The ten most important step of establishing a native bird population is establishing a good habitat for the birds. By establishing good habitat the birds are more likely to stay in that area.

#1 Create a buffer of grasses and legumes

A buffer of grasses and legumes helps prevent erosion and provide quail nesting, brooding and roosting habitat.

#2 Use less herbicide

Important brood habitat will be created when herbicides aren’t used on the outside two rows of crops. They will become weedy, have more overhead protection from predators and it provides more insects for chicks. When the outside two rows of crops are left unharvested, it provides food and cover during the winter.

#3 Over seed winter wheat

Over seeding winter wheat will provide excellent brood habitat.  After harvested leave ground idle this allows foxtail and ragweed to grow naturally providing good brood habitat during summer and food and cover during winter.

#4 Plant shrubs

 Planting shrubs of black berries, plums, and sumac in strips will provide a place quail will use as covey headquarters.
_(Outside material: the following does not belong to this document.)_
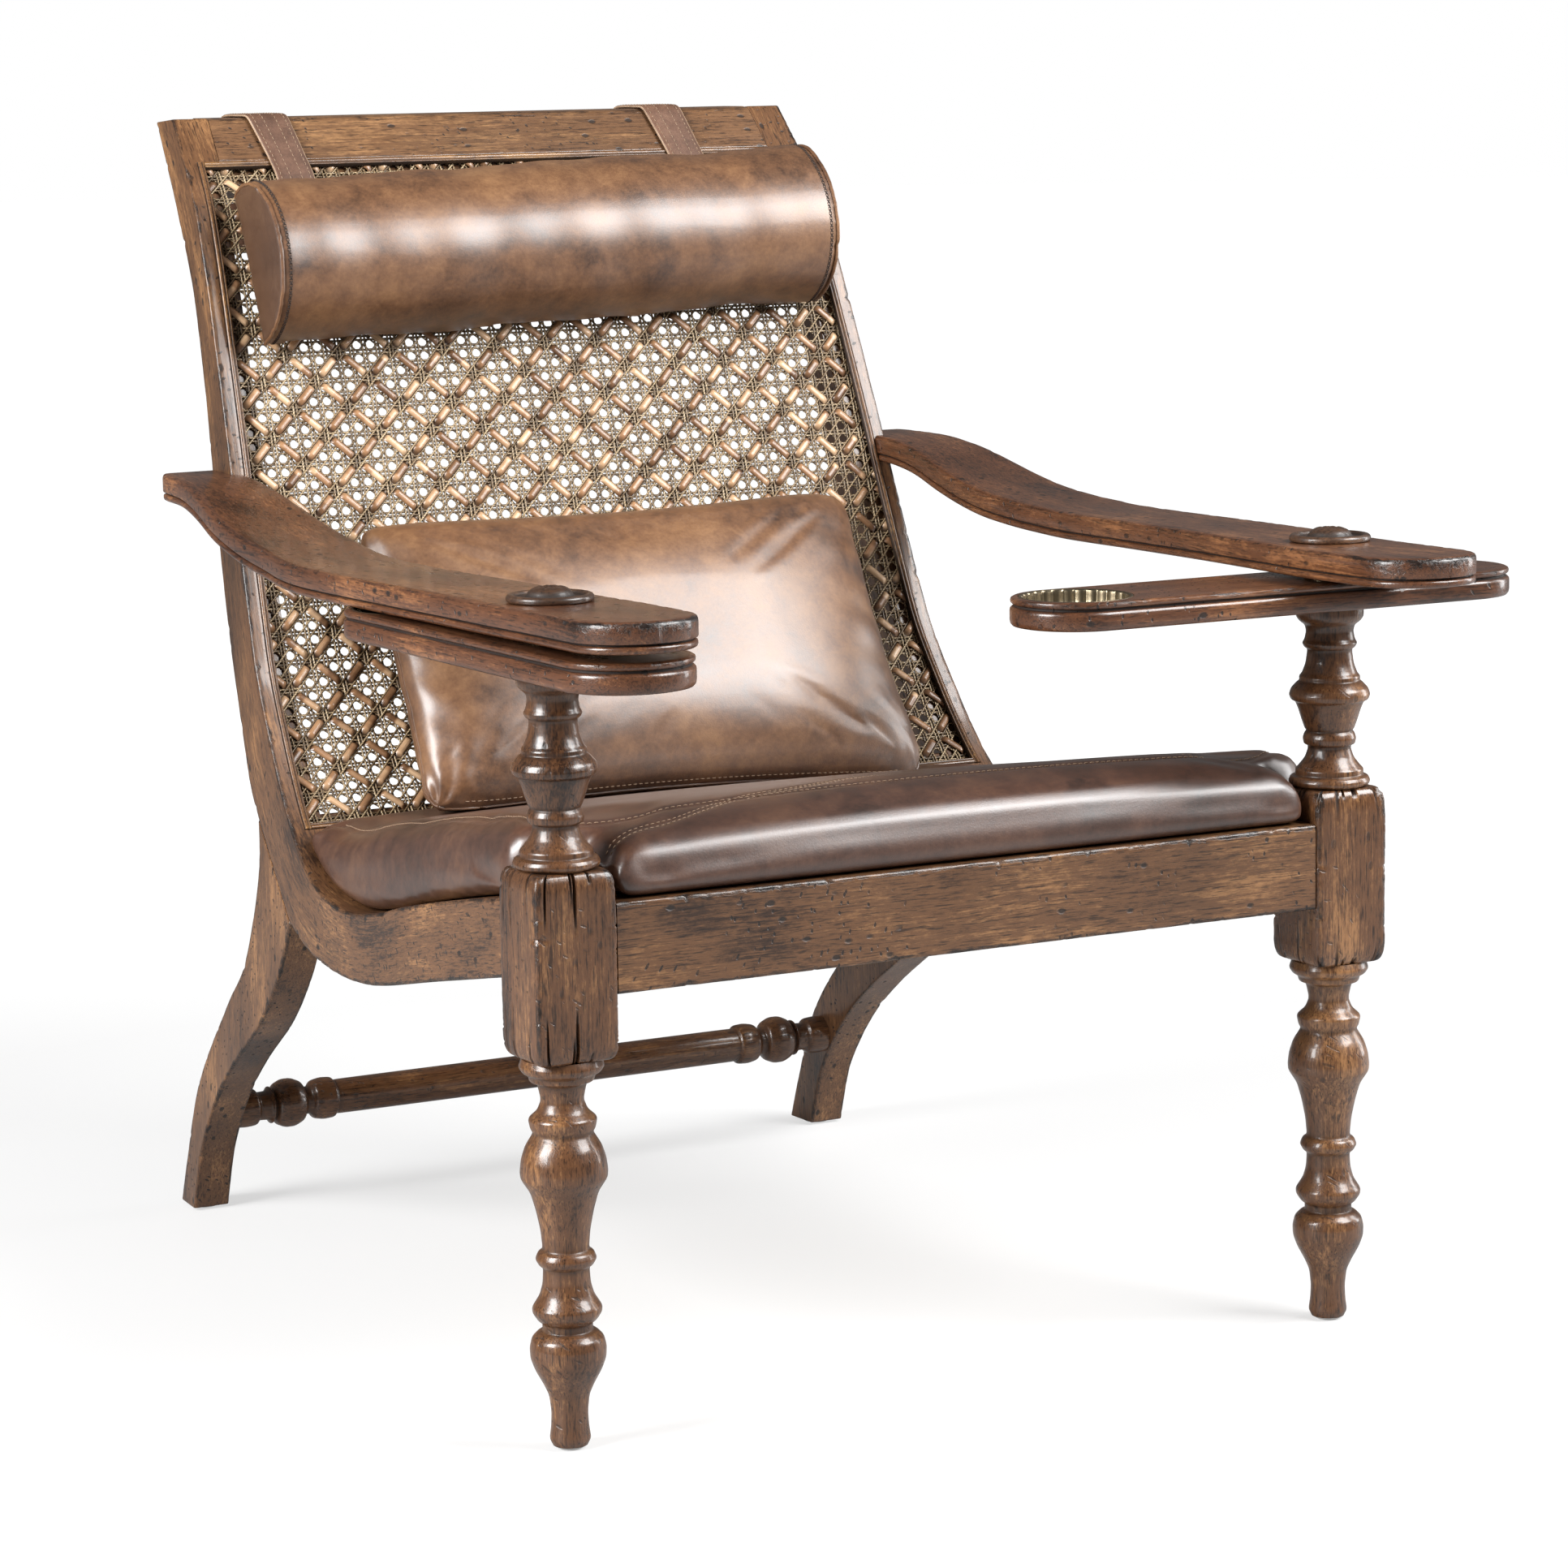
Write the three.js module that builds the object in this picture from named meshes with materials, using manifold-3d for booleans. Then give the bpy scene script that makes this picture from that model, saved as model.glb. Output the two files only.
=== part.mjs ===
// Planters chair: a low reclining armchair with sabre-curved side frames, turned front legs,
// a woven cane back, a leather seat, a loose pillow, a hung neck roll and two leg rests
// that swing out from under the arms. Millimetres, +Z up, the sitter faces -Y.
import * as THREE from 'three';
import * as BufferGeometryUtils from 'three/addons/utils/BufferGeometryUtils.js';
import Module from 'manifold-3d';

const wasm = await Module();
wasm.setup();

// Driving dimensions of the frame
const crestHeight = 978;
const backReach = 903;
const legSpacing = 684;
const blockWidth = 67;
const boardThickness = 33;
const faceSetIn = 5.9;
const splayShare = 0.0617;
const leanShare = 0.0299;
const blockHeight = 142;
const blockRise = 25;
const footSeat = 2.5;
const clearance = 0.3;
const cutOverrun = 6;

// Driving dimensions of the turned work
const turningRadius = 33;
const shoulderRadius = 28.5;
const stretcherHeight = 95.5;
const stretcherRadius = 22;
const tenonRadius = 8;
const tenonLength = 16;

// Driving dimensions of the seat and back
const frontRailThickness = 28;
const frontRailSetIn = 3.1;
const frontRailDepth = 68.5;
const arrisChamfer = 2;
const rearRailThickness = 30;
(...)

#5 Pile up brush along field edges

Brush piles along the edge of fields will provide an escape area for birds from predators. Allowing the quail to walk easily through the area but larger animals cannot.

#6 Prescribed burning

Prescribed burning of areas of land should be done in late winter creating the best quail habitat by generating a lot of seed producing plants and bare ground between the grasses. It will also eliminate predators such as snake and rats.

#7 Disking

Periodic disking of one third of a CRP field can keep the field in good quail habitat. It decreases the dominance of grasses and provides growth of plants that quail will use as food. 

#8 Trim hedge rows

Trimming hedge rows prevent them from shading out grasses and shrubs that are good for the quail habitat.

#9 Food plots

Planting food plots of corn, Milo, millet, sorghum, sunflowers and soybeans provide a large percent of the winter food source.

#10 Edge feathering

Edge feathering is cutting trees along timber edge leaving tree tops for immediate coverage. Within a year or two this area will produce briars, brambles, grasses and weeds providing an escape cover for quail.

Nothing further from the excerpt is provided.